While choosing the most plausible and sustainable investment destinations, it is always important to factor in the currency risks involved with respect to the projected benefit. If the benefit outweighs the risk involved, the investment is sustainable. As for Latin America, the currency risk varies depending with the country in question. Sources indicate that Argentina and Brazil are presently undergoing two different paths in terms of their economies – Brazil leans towards a free market enterprise whereas Argentina has a regulatory economy (Stewart, 1991).

In Argentina, the present government has resolved to undertake a series of measures to create hyperinflation across the nation. As the country’s IMF debt default remains unresolved, Argentina has been eliminated from international capital markets. The government resolved to tap Central Bank reserves to pay domestic and sovereign debt. They have also generously raised salaries with an estimated 25 %, a move aimed at increasing the purchasing power of the consumers(Urban, 2013). A rise in income levels leads to an inevitable inflation cycle since there is more money circulating the economy. The government anticipates that the presence of more disposable income creates demand, which in turn leads to higher prices and more proceeds from taxation. The greatest weakness in such a resolve is that the government creates an unnecessary hyperinflation. The increasing income inevitably flows back into consumer markets creating a hyperinflationary cycle.

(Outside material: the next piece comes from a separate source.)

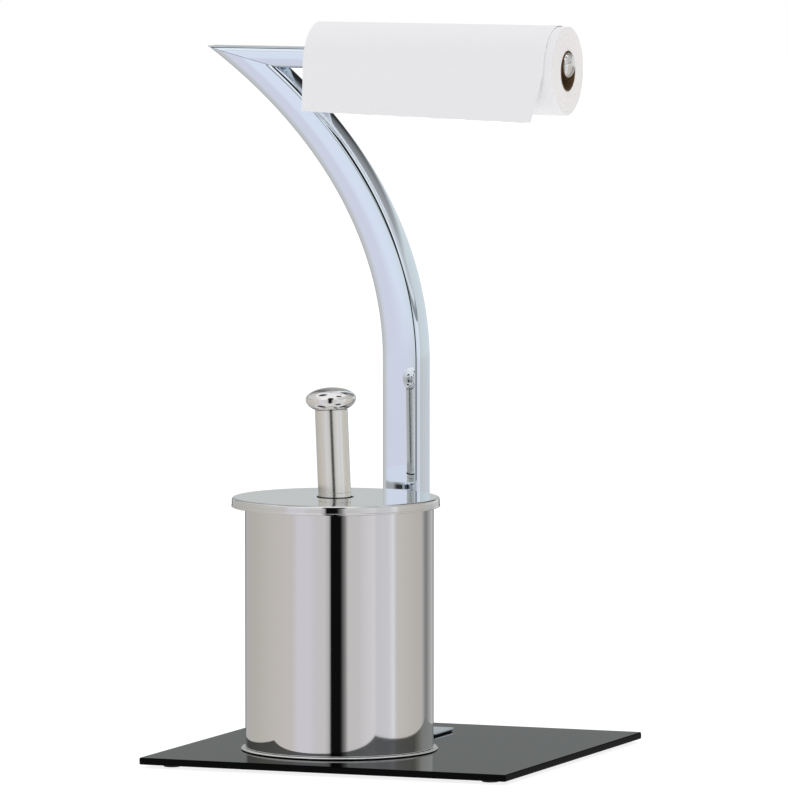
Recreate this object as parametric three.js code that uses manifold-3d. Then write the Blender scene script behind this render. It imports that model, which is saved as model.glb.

According to the Economist, Latin American economies are also known to devalue their currency in an attempt to get more proceeds from experts while charging more for foreign direct investments and imports. Devaluation is part of the regulatory measure of a communist economy such as the aforementioned ones. Currency devaluation is a great investment risk since it leads to more money coming in and less money going out, which is basically another form of inflation. The currency risk associated with inflation is that the value of the foreign currency visa vis the local current goes up forcing an investor to gain more money in terms of the local currency but less in terms of their foreign currency.

China’s Place

It is important to keep in mind that that the country that the plant is in does not necessarily have to be where the financing is done. In this case study, the preferred investment destination is Latin America. However, the financing will be done from China. What is China’s place in this arrangement? How does this inform prospective decisions moving forward?

The Chinese economy has strategically placed itself with a high bargaining power in the global economy. As the fastest growing economy, economists believe that by 2030, China will account for an estimated 22 % of the global Gross Domestic Product (GDP).  China’s influence in the world economy had been minimal until the end of 1980 (Alon& McIntyre, 2008). The country began economic reforms after 1978 to create significant growth amid ongoing investment and growing consumption (Perry & Wong, 2011). China now participates extensively in the world market especially in developing nations.

China implements economic reforms quite radically, but systematically too. The country’s role in world trade has increased dramatically as its presence in the international economy continues to be felt around the globe and especially so in the developing nations of Africa and South East Asia. China’s foreign trade has grown faster than GDP over the past 25 years (Wei, 2011). China’s growth comes from both massive government investment in infrastructure and heavy industry and the expansion of private sector in the light industry, rather than just exports, whose role in the economy seems to have been much overrated. State-owned companies provide significant input tools, heavy industry, energy and resources that facilitate the growth of private sector. Economists believe that China’s private sector-led investment is the foundation for national growth.

The decision by the Chinese government to attract multinational companies to expand the country’s export platform caused China to emerge as the most formidable competitor trouncing other Asian export-led economies such as Korea, Singapore and Malaysia. China emphasizes raising personal income and consumption and introducing new incentives to increase the productivity of its workforce. The country also emphasizes on foreign trade as an important instrument for economic growth. The restructuring of the economy and profit efficiency gains have contributed to a tenfold increase in GDP since 1978 (Wei, 2011). Some economists believe that economic growth in is China actually underestimated for most of 1990s and early 2000s (Forbes.Com)


While doing business in any given place, the fundamental starting point is understanding the risks and the projected benefits.

  • Always take advantage of the opportunities. Latin America economies are predominantly diverse. Despite various struggling communist economies, others are doing remarkably well, for instance, Peru’s flourishing economy registers an annual growth of approximately 7 % makingthe country a relatively more favorable choice for prospective foreign investors.
  • Understand the risk: Do not ignore any aspect of the risk. The key concern in this case is the currency risk involved as seen in the actions by communist economies of Venezuela and Argentina to notoriously manipulate their currency in order to regulate foreign investment and spin the odds to their favor. According to the Economist, Latin American economies are also known to devalue their currency in an attempt to get more proceeds from experts while charging more for foreign direct investments and imports.